Investors have been so focused on the Middle East conflict and on Q1 earnings that they have largely ignored fiscal stimulus. According to last year's large Trump tax plan, consumers will receive about $47 billion more in tax refunds in 2026 than in 2025, while tax receipts to the budget will fall by roughly $63 billion. That fiscal cushion for the economy supports a constructive outlook for the S&P 500.
The broad index is overlooking slowing service sector activity and the fact that PMIs' price components are near their highest levels since 2022 — a combination that signals growing stagflation risk. At the same time, the futures market is increasingly pricing in the chance of Fed tightening.
Dynamics of federal funds rate market expectations
High interest rates amid a cooling economy are a headwind for the S&P 500. And that's not the only challenge. The US index rallied strongly during the Middle East conflict, while the global MSCI barely advanced. JPMorgan argues that de-escalation could catalyze buying of undervalued European and Asian stocks. Capital rotating out of the US into other markets would remove a key engine from the S&P 500's rally.
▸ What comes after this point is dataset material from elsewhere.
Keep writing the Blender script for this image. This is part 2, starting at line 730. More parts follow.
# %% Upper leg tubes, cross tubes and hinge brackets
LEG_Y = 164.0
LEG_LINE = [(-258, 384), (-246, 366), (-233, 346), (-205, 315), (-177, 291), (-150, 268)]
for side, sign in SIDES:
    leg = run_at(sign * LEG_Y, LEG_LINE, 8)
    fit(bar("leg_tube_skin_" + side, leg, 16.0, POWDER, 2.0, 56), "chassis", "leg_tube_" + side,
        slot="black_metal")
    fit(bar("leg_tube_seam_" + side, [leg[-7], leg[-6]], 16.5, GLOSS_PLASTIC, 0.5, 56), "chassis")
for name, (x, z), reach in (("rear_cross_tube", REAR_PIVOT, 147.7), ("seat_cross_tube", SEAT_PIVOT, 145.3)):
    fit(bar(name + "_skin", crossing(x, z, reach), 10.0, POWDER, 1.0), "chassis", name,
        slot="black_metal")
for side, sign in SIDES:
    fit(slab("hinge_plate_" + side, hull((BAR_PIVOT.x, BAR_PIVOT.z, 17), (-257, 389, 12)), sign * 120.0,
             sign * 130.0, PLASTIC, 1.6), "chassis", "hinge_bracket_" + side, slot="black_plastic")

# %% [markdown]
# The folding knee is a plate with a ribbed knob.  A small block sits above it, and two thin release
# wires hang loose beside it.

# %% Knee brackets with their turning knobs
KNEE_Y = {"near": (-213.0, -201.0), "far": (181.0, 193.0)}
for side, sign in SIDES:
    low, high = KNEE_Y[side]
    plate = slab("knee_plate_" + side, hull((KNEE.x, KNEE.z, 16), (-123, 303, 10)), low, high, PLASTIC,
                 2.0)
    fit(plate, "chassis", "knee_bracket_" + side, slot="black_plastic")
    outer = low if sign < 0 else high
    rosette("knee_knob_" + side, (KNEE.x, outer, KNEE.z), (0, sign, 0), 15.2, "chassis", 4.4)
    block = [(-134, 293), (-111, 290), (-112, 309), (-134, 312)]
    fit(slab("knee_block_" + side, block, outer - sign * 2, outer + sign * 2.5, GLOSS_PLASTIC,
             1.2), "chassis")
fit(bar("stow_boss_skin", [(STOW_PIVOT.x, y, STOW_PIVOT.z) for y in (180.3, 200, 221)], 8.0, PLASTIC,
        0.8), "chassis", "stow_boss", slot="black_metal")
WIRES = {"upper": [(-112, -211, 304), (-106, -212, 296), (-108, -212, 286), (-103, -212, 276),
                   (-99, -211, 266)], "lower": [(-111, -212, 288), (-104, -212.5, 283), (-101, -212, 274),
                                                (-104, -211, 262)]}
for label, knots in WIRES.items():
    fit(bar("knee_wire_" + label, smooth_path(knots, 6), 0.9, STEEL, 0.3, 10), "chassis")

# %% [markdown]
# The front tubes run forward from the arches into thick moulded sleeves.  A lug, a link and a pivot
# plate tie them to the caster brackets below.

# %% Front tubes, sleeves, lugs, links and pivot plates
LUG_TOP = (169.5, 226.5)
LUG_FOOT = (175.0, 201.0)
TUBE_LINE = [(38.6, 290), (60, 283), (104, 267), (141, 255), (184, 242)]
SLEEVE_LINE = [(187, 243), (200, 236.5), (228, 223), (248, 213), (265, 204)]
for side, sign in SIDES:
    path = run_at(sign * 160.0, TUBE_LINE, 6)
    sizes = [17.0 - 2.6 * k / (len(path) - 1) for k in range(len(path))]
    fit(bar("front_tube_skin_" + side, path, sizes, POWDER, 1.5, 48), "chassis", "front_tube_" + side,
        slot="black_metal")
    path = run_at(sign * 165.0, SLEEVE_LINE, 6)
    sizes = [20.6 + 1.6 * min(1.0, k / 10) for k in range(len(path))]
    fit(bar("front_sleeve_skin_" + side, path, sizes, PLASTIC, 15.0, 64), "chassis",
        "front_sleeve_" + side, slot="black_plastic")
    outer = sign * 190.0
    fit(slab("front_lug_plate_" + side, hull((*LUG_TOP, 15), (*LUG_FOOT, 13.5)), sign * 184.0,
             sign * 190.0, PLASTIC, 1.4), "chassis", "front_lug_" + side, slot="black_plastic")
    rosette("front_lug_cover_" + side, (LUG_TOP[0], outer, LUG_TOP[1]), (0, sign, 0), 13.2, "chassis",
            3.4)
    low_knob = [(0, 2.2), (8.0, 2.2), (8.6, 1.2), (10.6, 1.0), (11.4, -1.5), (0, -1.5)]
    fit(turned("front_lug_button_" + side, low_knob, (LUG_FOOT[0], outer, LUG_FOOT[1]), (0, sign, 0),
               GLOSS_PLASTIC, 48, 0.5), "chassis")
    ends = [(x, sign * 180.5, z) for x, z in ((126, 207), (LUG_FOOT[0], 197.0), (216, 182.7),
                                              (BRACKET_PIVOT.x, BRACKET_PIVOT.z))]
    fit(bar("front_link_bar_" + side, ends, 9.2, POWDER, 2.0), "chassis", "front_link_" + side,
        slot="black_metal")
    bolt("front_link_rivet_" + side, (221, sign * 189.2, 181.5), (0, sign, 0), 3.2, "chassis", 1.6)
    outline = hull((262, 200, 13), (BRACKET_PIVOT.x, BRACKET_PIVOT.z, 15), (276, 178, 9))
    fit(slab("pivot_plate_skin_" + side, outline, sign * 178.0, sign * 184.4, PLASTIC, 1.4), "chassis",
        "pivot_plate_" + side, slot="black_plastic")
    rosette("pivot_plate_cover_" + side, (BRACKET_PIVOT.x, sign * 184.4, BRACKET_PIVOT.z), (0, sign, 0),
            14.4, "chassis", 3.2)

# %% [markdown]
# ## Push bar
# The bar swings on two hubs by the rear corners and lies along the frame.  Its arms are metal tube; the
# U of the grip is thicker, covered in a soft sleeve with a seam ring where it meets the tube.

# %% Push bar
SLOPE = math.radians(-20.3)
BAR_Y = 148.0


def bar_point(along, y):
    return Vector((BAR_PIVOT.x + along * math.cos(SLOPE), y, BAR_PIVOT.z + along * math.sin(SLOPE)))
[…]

In my view, fear is overblown. The US status as a net energy exporter means that the American economy is less exposed to high oil and gas prices than energy-dependent regions such as Europe or Japan. Meanwhile, the rhetoric from the European Central Bank and the Bank of Japan looks hawkish relative to that of the Federal Reserve. If Washington intends to hold monetary policy steady, Frankfurt and Tokyo keep talking about interest rate hikes.
So, belief in a resolution of the Middle East conflict, solid US corporate earnings, and Trump's fiscal measures support the continuation of the S&P 500's uptrend.
Technically, the broad index kicked off the new trading day with a gap up on the daily chart. Bears were unable to close the gap, indicating weakness. Under these conditions, it makes sense to focus on long positions in the S&P 500. Target levels for buy entries are 7,420 and 7,500.